Balance Sheets and Property Profitability
Owning a real estate business comes with a host of responsibilities, including understanding your balance sheet. A company's balance sheet reports a company's assets, its liabilities and shareholders' equity at a specific point in time. A well-formatted balance sheet can provide an early alert to problems in the company's overall financial health and show whether a property is becoming more or less profitable than expected.
Balance sheets look different for owners who purchase property to rent than for owners who purchase property to develop and sell.
Keep in mind that balance sheets can be as simple or as detailed as the owner wishes. The key is designing the balance sheet to provide and track any necessary information.
Here is an overview of the basic items that should be on each type of balance sheet:
Owners who plan to own a property and rent it for the foreseeable future, such as owners of a multifamily residence, need to account for four main categories:
- Cash accounts. The value of assets that are cash or can be converted into cash immediately.
- Escrow accounts. Holding accounts for taxes and insurance.
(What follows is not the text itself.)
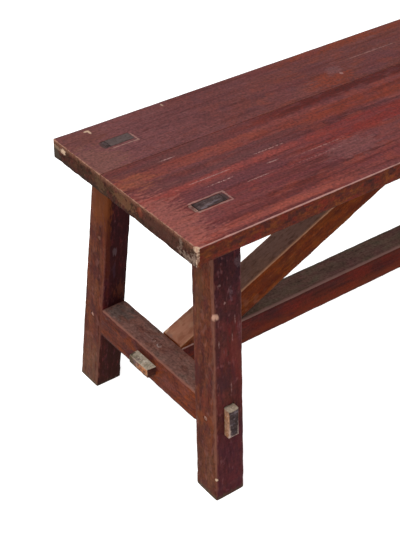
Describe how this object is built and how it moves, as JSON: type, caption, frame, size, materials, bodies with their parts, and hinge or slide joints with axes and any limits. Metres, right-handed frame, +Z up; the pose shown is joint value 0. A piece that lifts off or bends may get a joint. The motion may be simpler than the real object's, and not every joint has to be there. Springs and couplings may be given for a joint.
{
  "type": "wooden bench",
  "caption": "Long low wooden bench: a plank seat on splayed, through-tenoned legs, tied by stretchers and diagonal braces.",
  "frame": {"origin": "on the floor under the middle of the seat, at the centre of the feet's outline", "axes": "+X along the bench, +Y across it to the back edge, +Z up"},
  "size_m": [1.6, 0.3577, 0.45],
  "materials": {
    "seat": "worn red polish, satin",
    "leg": "worn red-brown polish, satin",
    "stretcher": "dusty brown, matt",
    "brace": "orange-brown, matt",
    "end_grain": "dark bare end grain, matt"
  },
  "bodies": {
    "root": {"seat_back_board": "seat", "seat_front_board": "seat", "leg_front_left": "leg", "leg_back_left": "leg", "leg_front_right": "leg", "leg_back_right": "leg", "end_stretcher_left": "stretcher", "end_stretcher_right": "stretcher", "long_stretcher": "stretcher", "brace_left": "brace", "brace_right": "brace", "tenon_wedge_front_left": "end_grain", "tenon_wedge_back_left": "end_grain", "tenon_wedge_front_right": "end_grain", "tenon_wedge_back_right": "end_grain", "leg_peg_front_left": "end_grain", "leg_peg_back_left": "end_grain", "leg_peg_front_right": "end_grain", "leg_peg_back_right": "end_grain", "tenon_pin_front_left": "end_grain", "tenon_pin_back_left": "end_grain", "tenon_pin_front_right": "end_grain", "tenon_pin_back_right": "end_grain"}
  },
  "joints": []
}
- Accounts receivable. The rent tenants pay every month.
- Liability accounts.
- Security deposits. Security deposits should be maintained in a separate account. At the end of the lease, depending on the condition of the property, some or all of the security deposit is returned to the tenant.
- Accounts payable.
- Long-term loans such as mortgages.
- Invoices for services, maintenance, utilities and any other operating costs.
- Salaries for property managers and other employees.
The property owner's profit is the amount that is left after all expenses are paid. If the owner needs to provide additional funds to cover expenses, the property is operating at a loss.
Property owners who buy property with the intent to renovate or develop it and then sell it look for different things on their balance sheets. The overall goal of the balance sheet is the same — measuring profit and loss — but additional factors need to be measured, including:
- Cash accounts. Readily available cash.
- Deposit receivables. Sometimes called customer receivables, this is cash paid to the company for goods or services that have not yet been provided. These deposits are initially recorded as a liability since they must be returned if the company does not fulfill its obligation.
- Construction in progress. Also called work-in-progress (WIP), accounts, these accounts are divided into hard costs and soft costs:
- Hard costs (i.e., costs associated with the actual physical construction). For example, demolition, excavation, foundation building and hazardous material abatement.
- Soft costs (i.e., essential costs that are not tied to the actual physical production of the project). For example, architects, mechanical and structural engineering, permits, approvals and inspections, insurance, legal and accounting costs, and marketing.
- Accounts payable:
- Invoices for services, maintenance and utilities.
- Payments to vendors.
- Retainage payable. Retainage is the amount held back from a subcontractor during the construction process. Generally, 10% is withheld from each subcontractor until the contract work is completed to the property owner's satisfaction, at which time the amount is returned to the subcontractor.
- Financing costs:
- Predevelopment financing costs include bridge loans, appraisal fees and the like.
- Financing costs acquired after a construction loan is obtained include the mortgage recording tax, construction loan interest and broker fees.
- Short-term debt (e.g., recurring debt).
- Long-term debt (e.g., mortgages).
After the property is developed and sold, the proceeds of the sale go toward paying any remaining debt on the project, such as loans and construction costs. Once that is done, any remaining proceeds are a profit to the owner.